|2012 presidential hopeful, Texas Governor Rick Perry (left), will be hosting a prayer meeting called ‘The Response’ on August 6 with many sponsors from the New Apostolic Reformation [GALLO/GETTY]|
Prior to 9/11, the Taliban government in Afghanistan did not register very much on American radar screens, with one notable exception: when it blew up two colossal images of the Buddha in Bamiyan province in early 2001. But destruction of treasured artifacts isn’t just limited to the Taliban.
There’s a right-wing politico-religious presence centred in the US, but with a global reach, engaging in similar practises, destroying religious and cultural artifacts as a key aspect of its ideology of “strategic level spiritual warfare” (SLSW).
Until recently a fringe evangelical movement, warned against as deviant, “spiritual warfare” is rapidly positioning itself within America’s mainstream political right. It’s well past time for political journalists to start covering what this movement is up to.
As an example, leaders have bragged online about the destruction of Native American religious artifacts, which their twisted ideology somehow sees as a liberating act, promoting “reconciliation” between estranged groups of people. Critics, however, see it as reflecting an eliminationist mindset, while traditional conservative evangelicals have denounced the ideology as un-biblical. Some even claim it is actually a form of pagan practice dressed up in Christian clothes, according such artifacts a spiritual power that the Bible itself denies.
The ultimate goal is to replace secular democracy, both in America and around the world, with a Christian theocracy, an ideology known as “dominionism”. The supposed purpose is to “purify” the world for Christ’s return – again, strikingly similar to what the Taliban believe, but also significantly at odds with more common, long-standing Christian beliefs about the “end times”, as well as the nature and purpose of prayer, and the roles of human and divine power.
This description might seem utterly fantastical, but copious evidence for it is hidden in plain sight, scattered across the internet, in books, on YouTube, and tracked by a small community of researchers at sites such as Talk2Action.org and RightWingWatch.org, as well as by evangelical critics. The question is: When will America’s mainstream media catch up?
The missed story in the 2008 campaign
Known as the New Apostolic Reformation (NAR), a term coined by its intellectual godfather, C Peter Wagner, this movement surfaced in the 2008 campaign, with video of one of its most prominent practitioners, Kenyan witch-hunter Thomas Muthee, anointing Sarah Palin – but the mainstream media largely missed the real story on a number of counts.
They generally failed to realise that Muthee was part of a Western-based movement, indeed, he starred in the first “Transformations” video, a pseudo-documentary series advancing SLSW, advertised as having been seen by 200 million people in 70 languages.
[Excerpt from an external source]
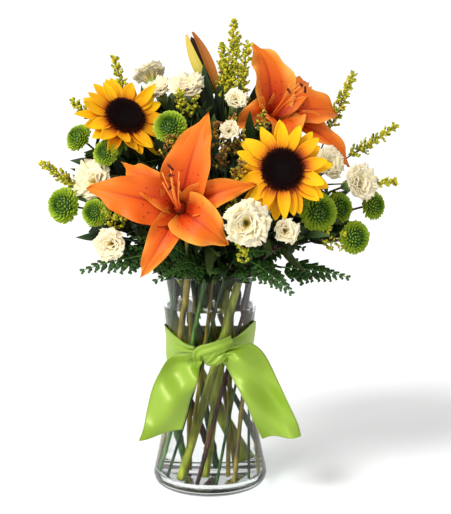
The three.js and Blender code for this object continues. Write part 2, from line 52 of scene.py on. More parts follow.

Media also overlooked clear evidence that Palin herself was part of an Alaskan group involved in SLSW, dating back to when she was just 24 years old. More basically, media failed to grasp the radical nature of NAR, and its departure from earlier evangelical practice. This is so new that many academic experts haven’t caught up with it.
Additionally, many in the media relied on Charisma magazine for guidance – a publication deeply aligned with the NAR. Add this to the media’s general skittishness when accused of bias by Palin and her supporters, and the result was a perfect storm of story suppression, much of it seemingly quite reasonable.
A rare exception, which did not occur until very late in the campaign, was Laurie Goodstein’s October 24 story in the New York Times, “YouTube Videos Draw Attention to Palin’s Faith”, which did discuss spiritual warfare and Palin’s involvement, but barely brushed against the underlying agenda of dominionism and its more troubling implications.
The story this time
This election cycle, the media will have another chance to get the story right. The NAR has made great strides since 2008, and already, NAR figures are deeply involved in organising for Texas Governor Rick Perry’s August 6 prayer meeting, “The Response”.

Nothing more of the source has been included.